What to work on: Restate verbatim the lines between the one holding "# The origin" and the one holding "obj.parent = None", both included, and no others.

***** Dataset content *****

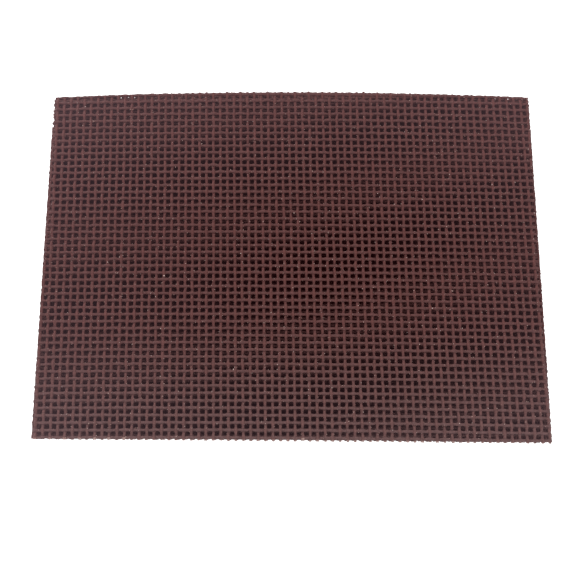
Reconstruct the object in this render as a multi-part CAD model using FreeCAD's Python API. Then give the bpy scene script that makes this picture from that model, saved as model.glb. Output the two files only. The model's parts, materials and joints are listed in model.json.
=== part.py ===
import FreeCAD, Part
import math
import os

# A pack of loose abrasive mesh sheets, stacked one on another. Each sheet is an open
# square weave: warp strands run across its short side, weft strands lie on them along its
# long side, and a gritty resin coat bonds the two where they cross. The sheets are cut
# from the roll a little off the grain and lie a little out of register with each other.
# Millimetres. +X is the long side, +Y the far edge, +Z up, and the origin is at the bottom
# centre of the pack.

sheet_count = 10
sheet_length = 141.8  # the top sheet's
sheet_width = 101.8  # its mean, as the far edge is bowed
far_bow = 1.65  # how far the far edge's middle is out past its corners
end_skew = 0.45  # how far the far corners lie to the left of square
near_skew = 0.6  # how far the near edge's right end lies nearer than its left end
warp_spaces = 69.53  # in the long side
weft_spaces = 50.68  # in the short side
strand_share = 0.37  # of the warp pitch, taken up by a coated strand
strand_height = 0.66
crossing_overlap = 0.12  # how far the strands are pressed into each other and bonded
air_gap = 0.10  # between a sheet's top and the next sheet's underside

warp_pitch = sheet_length / warp_spaces
weft_pitch = sheet_width / weft_spaces
strand_width = strand_share * warp_pitch
strand_bevel = 0.22 * strand_width
sheet_height = 2 * strand_height - crossing_overlap
sheet_step = sheet_height + air_gap

# How the top sheet lies on the grain. The other sheets wander from this.
warp_lean_deg = 1.37
weft_lean_deg = -0.13
first_warp = -0.206  # spaces from the left edge, halfway up
first_weft = 0.477  # spaces from the near edge, halfway along

# How far a lower sheet wanders from the top one, at most.
lean_spread_deg = 0.76
weft_pitch_spread = 0.045  # of the pitch
warp_pitch_spread = 0.006
phase_spread = 0.45  # of a space
slip = 0.30  # out of register, each way
turn_spread_deg = 0.12

# How far the edges of the lower sheets reach past the top sheet's, at most. The pile was
# jogged away from the near edge, and its guillotine cut slopes.
end_excess = 2.2
far_excess = 2.4
near_excess = -0.7

overrun = 6.0  # strands are drawn this much too long, and then cut with the sheet
least_share = 0.10  # a strand that the cut leaves less of than this has fallen off


def wander(number, step):
    """From -1 to 1, different for each sheet below the top one, where it is 0."""
    return math.sin(step * (sheet_count - number))


def cut_outline(number):
    """A sheet's outline as a tall block, to cut its strands with."""
    reach = 1 - 0.75 ** (sheet_count - number)
    end = sheet_length / 2 + end_excess * reach
    near = -sheet_width / 2 - near_excess * reach
    far = sheet_width / 2 + far_excess * reach
    far_corner, far_middle = far - far_bow * 2 / 3, far + far_bow / 3
    near_left, near_right, far_right, middle, far_left = [
        FreeCAD.Vector(x, y, -sheet_height)
        for x, y in (
            (-end, near + near_skew / 2),
            (end, near - near_skew / 2),
            (end - end_skew, far_corner),
            (-end_skew, far_middle),
            (-end - end_skew, far_corner),
        )
    ]
    edges = [
        Part.LineSegment(far_left, near_left).toShape(),
        Part.LineSegment(near_left, near_right).toShape(),
        Part.LineSegment(near_right, far_right).toShape(),
        Part.Arc(far_right, middle, far_left).toShape(),
    ]
    return Part.Face(Part.Wire(edges)).extrude(FreeCAD.Vector(0, 0, 3 * sheet_height))


def bar(length):
    """A straight strand of eight-sided section along +X, centred on the origin."""
    half, high, bevel = strand_width / 2, strand_height / 2, strand_bevel
    corners = [
        (half, -high + bevel),
        (half, high - bevel),
        (half - bevel, high),
        (-half + bevel, high),
        (-half, high - bevel),
        (-half, -high + bevel),
        (-half + bevel, -high),
        (half - bevel, -high),
    ]
    loop = [FreeCAD.Vector(-length / 2, y, z) for y, z in corners + corners[:1]]
    section = Part.Face(Part.makePolygon(loop))
    return section.extrude(FreeCAD.Vector(length, 0, 0))


def cut_strand(x, y, z, angle_deg, length, blank):
    """The part of one strand that the sheet's cut outline keeps, or None."""
    strand = bar(length + 2 * overrun)
    place = FreeCAD.Placement(
        FreeCAD.Vector(x, y, z), FreeCAD.Rotation(FreeCAD.Vector(0, 0, 1), angle_deg)
    )
    strand.Placement = place
    kept = strand.common(blank).Solids
    full = strand.Volume * length / (length + 2 * overrun)
    if len(kept) != 1 or kept[0].Volume < least_share * full:
        return None
    return kept[0]


def warp_strands(number, blank, z):
    pitch = warp_pitch * (1 + warp_pitch_spread * wander(number, 2.2))
    lean = warp_lean_deg + lean_spread_deg * wander(number, 2.9) / 2
    start = -sheet_length / 2 + (first_warp + phase_spread * wander(number, 3.7)) * warp_pitch
    count = math.ceil(sheet_length / pitch) + 4
    for k in range(-2, count):
        yield cut_strand(start + k * pitch, 0, z, 90 + lean, sheet_width, blank)


def weft_strands(number, blank, z):
    pitch = weft_pitch * (1 - weft_pitch_spread * wander(number, 1.4))
    lean = weft_lean_deg + lean_spread_deg * wander(number, 1.7)
    start = -sheet_width / 2 + (first_weft + phase_spread * wander(number, 3.02)) * weft_pitch
    count = math.ceil(sheet_width / pitch) + 4
    for k in range(-2, count):
        yield cut_strand(0, start + k * pitch, z, lean, sheet_length, blank)


def placed(strands, number):
    """One node: a sheet's strands of one direction, where the sheet lies in the pack."""
    group = Part.makeCompound([s for s in strands if s is not None])
    spot = FreeCAD.Vector(
        slip * wander(number, 2.6), slip * wander(number, 1.9), sheet_step * (number - 1)
    )
    turn = turn_spread_deg * wander(number, 3.3)
    group.Placement = FreeCAD.Placement(
        spot, FreeCAD.Rotation(FreeCAD.Vector(0, 0, 1), turn)
    )
    return group


def sheet(number):
    blank = cut_outline(number)
    warp_z = strand_height / 2
    weft_z = sheet_height - strand_height / 2
    name = f"sheet_{number:02d}"
    return {
        f"{name}_warp_strands": placed(warp_strands(number, blank, warp_z), number),
        f"{name}_weft_strands": placed(weft_strands(number, blank, weft_z), number),
    }


nodes = {}
for number in range(1, sheet_count + 1):
    nodes.update(sheet(number))

# The origin goes to the bottom centre of the whole pack's box.
box = Part.makeCompound(list(nodes.values())).BoundBox
centre = FreeCAD.Vector(-box.Center.x, -box.Center.y, 0)
os.makedirs("parts", exist_ok=True)
for name, group in nodes.items():
    group.translate(centre)
    group.exportStep(f"parts/{name}.step")
    print(name, len(group.Solids), round(group.Volume, 1))
print("pack", box.XLength, box.YLength, box.ZLength, "moved by", centre)
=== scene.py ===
import json
import math

import bmesh
import bpy
import numpy as np
from mathutils import Euler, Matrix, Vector

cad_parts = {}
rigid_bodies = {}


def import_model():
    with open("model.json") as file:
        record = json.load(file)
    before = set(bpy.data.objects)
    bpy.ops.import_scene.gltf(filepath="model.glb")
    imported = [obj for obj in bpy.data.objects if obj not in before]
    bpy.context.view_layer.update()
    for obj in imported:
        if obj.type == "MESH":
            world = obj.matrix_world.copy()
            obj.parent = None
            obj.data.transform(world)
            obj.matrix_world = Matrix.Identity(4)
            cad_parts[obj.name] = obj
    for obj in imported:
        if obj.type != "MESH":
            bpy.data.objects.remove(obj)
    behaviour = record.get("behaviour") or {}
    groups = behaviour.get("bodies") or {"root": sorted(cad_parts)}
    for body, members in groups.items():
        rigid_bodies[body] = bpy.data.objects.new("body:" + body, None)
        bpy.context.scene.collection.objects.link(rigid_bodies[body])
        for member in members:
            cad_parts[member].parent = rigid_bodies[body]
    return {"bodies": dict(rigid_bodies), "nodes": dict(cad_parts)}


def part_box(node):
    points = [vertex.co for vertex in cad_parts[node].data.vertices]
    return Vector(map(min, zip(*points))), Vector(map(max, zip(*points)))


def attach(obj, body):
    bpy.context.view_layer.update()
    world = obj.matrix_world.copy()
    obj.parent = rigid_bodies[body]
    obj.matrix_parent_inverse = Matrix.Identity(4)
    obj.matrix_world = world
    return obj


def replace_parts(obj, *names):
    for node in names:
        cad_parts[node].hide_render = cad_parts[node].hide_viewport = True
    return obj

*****

Task solution:
# The origin goes to the bottom centre of the whole pack's box.
box = Part.makeCompound(list(nodes.values())).BoundBox
centre = FreeCAD.Vector(-box.Center.x, -box.Center.y, 0)
os.makedirs("parts", exist_ok=True)
for name, group in nodes.items():
    group.translate(centre)
    group.exportStep(f"parts/{name}.step")
    print(name, len(group.Solids), round(group.Volume, 1))
print("pack", box.XLength, box.YLength, box.ZLength, "moved by", centre)
=== scene.py ===
import json
import math

import bmesh
import bpy
import numpy as np
from mathutils import Euler, Matrix, Vector

cad_parts = {}
rigid_bodies = {}


def import_model():
    with open("model.json") as file:
        record = json.load(file)
    before = set(bpy.data.objects)
    bpy.ops.import_scene.gltf(filepath="model.glb")
    imported = [obj for obj in bpy.data.objects if obj not in before]
    bpy.context.view_layer.update()
    for obj in imported:
        if obj.type == "MESH":
            world = obj.matrix_world.copy()
            obj.parent = None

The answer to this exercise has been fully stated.